A new paper from pathologists in Kanazawa City, Japan reports the findings of an autopsy in a healthy 40-year-old man:
A healthy 40-year-old Japanese man suddenly experienced tachycardia and lost consciousness two days after vaccination. Continued resuscitation recovered the spontaneous heartbeat; however, the patient did not regain consciousness and died nine days later.
Electrocardiography after resuscitation showed marked ST-segment depression and incomplete right bundle branch block.
Influenza antigen and polymerase chain reaction tests for SARS-CoV-2 were negative.
The key findings at autopsy were (emphasis mine):
At autopsy, several small inflammatory foci with cardiomyocytic necrosis were scattered in the right and left ventricles, with a propensity for the right side.
Some inflammatory foci were located near the atrioventricular nodes and His bundles. The infiltrating cells predominantly consisted of CD68-positive histiocytes, with a small number of CD8-positive and CD4-positive T cells.
In this case, myocarditis was focal and mild, as is mostly observed following COVID-19 mRNA vaccination. However, the inflammatory foci were close to the conduction system and were considered the cause of fatal arrhythmia.

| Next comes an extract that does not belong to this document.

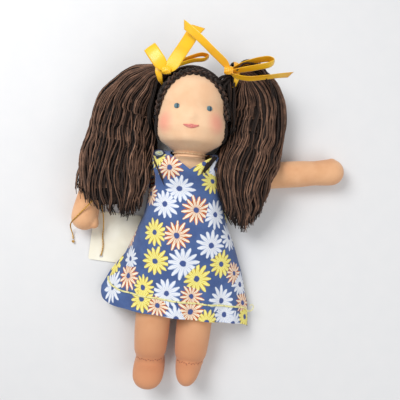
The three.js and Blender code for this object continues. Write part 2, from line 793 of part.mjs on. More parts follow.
function dressFrontSurface(u, v) {
  const { x, y, theta } = dressPlan(u, v);
  const skirt = smooth((-20 - y) / 70);
  const height = lerp(dressBodiceHeight, dressHemHeight, skirt);
  const power = lerp(0.72, 1.35, skirt);
  const folds = foldHeight * skirt * skirt * (1 - Math.cos(foldCount * 2 * theta)) * Math.sin(theta);
  const arch = Math.max(Math.sin(theta), 0) ** power;
  return vec(x, y, seamHeight(y) + (height * arch + folds) * fullness(y));
}

function dressBackSurface(u, v) {
  const { x, y, cosine } = dressPlan(u, v);
  const rise = smooth((Math.abs(cosine) - 0.45) / 0.55);
  const edge = seamHeight(y) - clothThickness - gap - 0.1;
  const full = fullness(y);
  return vec(x, y, edge * (1 - full * (1 - rise)));
}

const dressColumns = spread(20);
const dressRows = spread(11, (t) => 1 - (1 - t) ** 1.8);
const backColumns = spread(12);
const backRows = spread(8, (t) => 1 - (1 - t) ** 2);

function dressOpenings() {
  const neckShape = new THREE.Shape();
  neckShape.moveTo(vBottomX, vBottomY);
  neckShape.lineTo(vBottomX + vHalfWidth, dressTopY - 3);
  neckShape.lineTo(vBottomX + vHalfWidth, dressTopY + 12);
  neckShape.lineTo(vBottomX - vHalfWidth, dressTopY + 12);
  neckShape.lineTo(vBottomX - vHalfWidth, dressTopY - 3);
  neckShape.closePath();
  const vNeck = new THREE.ExtrudeGeometry(neckShape, { depth: 60, bevelEnabled: false });
  vNeck.translate(0, 0, dressShoulderZ + 1);
  let openings = toSolid(vNeck).add(neckThrough(neckHoleRadius, torsoTopY - 4));
  for (const side of [-1, 1]) {
    const from = vec(side * armholeX, shoulderPivotY - 1, shoulderPivotZ);
    const to = vec(side * 60, shoulderPivotY - 1, shoulderPivotZ);
    openings = openings.add(cylinderSolid(from, to, armholeRadius, 20));
  }
  return openings;
}

const dressFrontSolid = (thickness, low = 0) => (
  sheetSolid(dressFrontSurface, dressColumns, dressRows, thickness, low)
);
const dressBackSolid = (thickness, low = 0) => (
  sheetSolid(dressBackSurface, backColumns, backRows, thickness, low)
);

// The room that the dress takes with its clearance, and some of what lies under it.
const clothBacking = 2;
const seamReach = 33.4;
const shoulderSeamRoom = (side) => boxSolid(
  vec(Math.min(side * 28, side * seamReach), 30, dressShoulderZ - 3),
  vec(Math.max(side * 28, side * seamReach), dressTopY + gap, dressShoulderZ + 2.4),
);
const dressRoom = () => dressFrontSolid(clothBacking + clothThickness + gap, -clothBacking)
  .add(dressBackSolid(clothBacking + clothThickness + gap, -gap))
  .add(shoulderSeamRoom(-1))
  .add(shoulderSeamRoom(1));

function buildDress() {
  const openings = dressOpenings().add(torsoBody(gap)).add(headBody(gap));
  addPiece('dress_front', largest(dressFrontSolid(clothThickness).subtract(openings)), colours.dress);
  const back = dressBackSolid(clothThickness);
  const frontRoom = dressFrontSolid(clothThickness + 2 * gap, -gap);
  addPiece('dress_back', largest(cutFlat(back.subtract(openings).subtract(frontRoom))), colours.dress);
}

// A thread that lies on the cloth at one height above the hem.
function hemThreadPoints(surface, from, to, offset, wave) {
  const share = hemAllowance / (dressTopY - hemY(0.5));
  return spread(36, (t) => {
    const u = lerp(from, to, t);
    const point = surface(u, share);
    const du = surface(u + 1e-3, share).sub(surface(u - 1e-3, share));
    const dv = surface(u, share + 1e-3).sub(surface(u, share - 1e-3));
    const normal = vec(0, 0, 0).crossVectors(du, dv).normalize();
    return point.addScaledVector(normal, offset + wave * (1 + Math.sin(t * 90)));
  });
}

function buildHemStitches() {
  const frontLift = clothThickness + gap + frontHemThread / 2 + 0.2;
  const front = hemThreadPoints(dressFrontSurface, 0.08, 0.9, frontLift, 0.15);
  const end = front.at(-1).clone();
  const curl = [
    vec(3.2, -3, -2), vec(6.5, -2.4, -3), vec(8, 1, -2.6), vec(6.4, 3.4, -1.2), vec(3.8, 2.6, 0.4),
  ];
  for (const step of curl) front.push(end.clone().add(step));
  const thread = toSolid(cordGeometry(front, frontHemThread, 50, 5));
  const cloth = dressFrontSolid(clothThickness + 2 * gap, -gap);
  addPiece('hem_stitch_front', largest(thread.subtract(cloth)), colours.thread);
  const backLift = clothThickness + gap + hemThread / 2;
  const back = hemThreadPoints(dressBackSurface, 0.3, 0.7, backLift, 0);
  addPiece('hem_stitch_back', toSolid(cordGeometry(back, hemThread, 12, 5)), colours.thread);
}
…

The most concerning aspect of this is that the myocarditis itself was “focal and mild, as is mostly observed following COVID-19 mRNA vaccination”. Yet this resulted in a fatal arrhythmia, because cells which are part of the electrical system were affected.
A secondary concern about this is that since this occurred after the second dose, it seems likely the event happened several years ago, yet has remained unpublished in the meantime.
The possibility that inflammation affecting just the conductive system might result in fatal arrhythmia is a concern that we at the Health Advisory and Recovery Team (HART) have previously raised in relation to the mRNA products.
It is to be noted that this man presented suddenly with an arrhythmia (ventricular tachycardia) which ultimately proved fatal; preceding chest pain characteristic of myocarditis was not reported. This is consistent with our concern that subclinical myocarditis, about which we have written extensively, does indeed result in an increased risk of fatal arrhythmias, which may be responsible for most or all of the rise in ambulance callouts for cardiac arrests, which we have also written about. Subclinical myocarditis – defined as a rise in troponin indicative of some cardiac damage – has been found in at least one in 50 people injected with the mRNA Covid injection in those studies where researchers have routinely looked for it.
Finally, it is worth pointing out that the small foci of inflammation affecting the conductive system which have been held responsible for this man’s death were only found by performing cardiac histological examination.
That is not something done routinely during post-mortems in the U.K. and presumably elsewhere, not least because it adds extra expense and also postpones the diagnosis – something pathologists don’t like doing for the sake of the relatives.
In fact, there is generally massive disincentivisation in the U.K. of performing advanced testing on tissue. It is much easier to find some early cardiac atheroma (actually present in many middle-aged individuals) and put the death down to that.
It is, therefore, perfectly possible that inflammation similar to that found in this Japanese man has been missed in the post-mortems carried out on many people dying suddenly. Moreover, according to HART’s Co-Chair, pathologist Dr. Clare Craig, cardiac dissection to the level of detail required in order to ascertain how near these small areas of inflammation might be to the conductive system is a skill all pathologists are trained in, but one that most ‘jobbing’ pathologists rarely practise.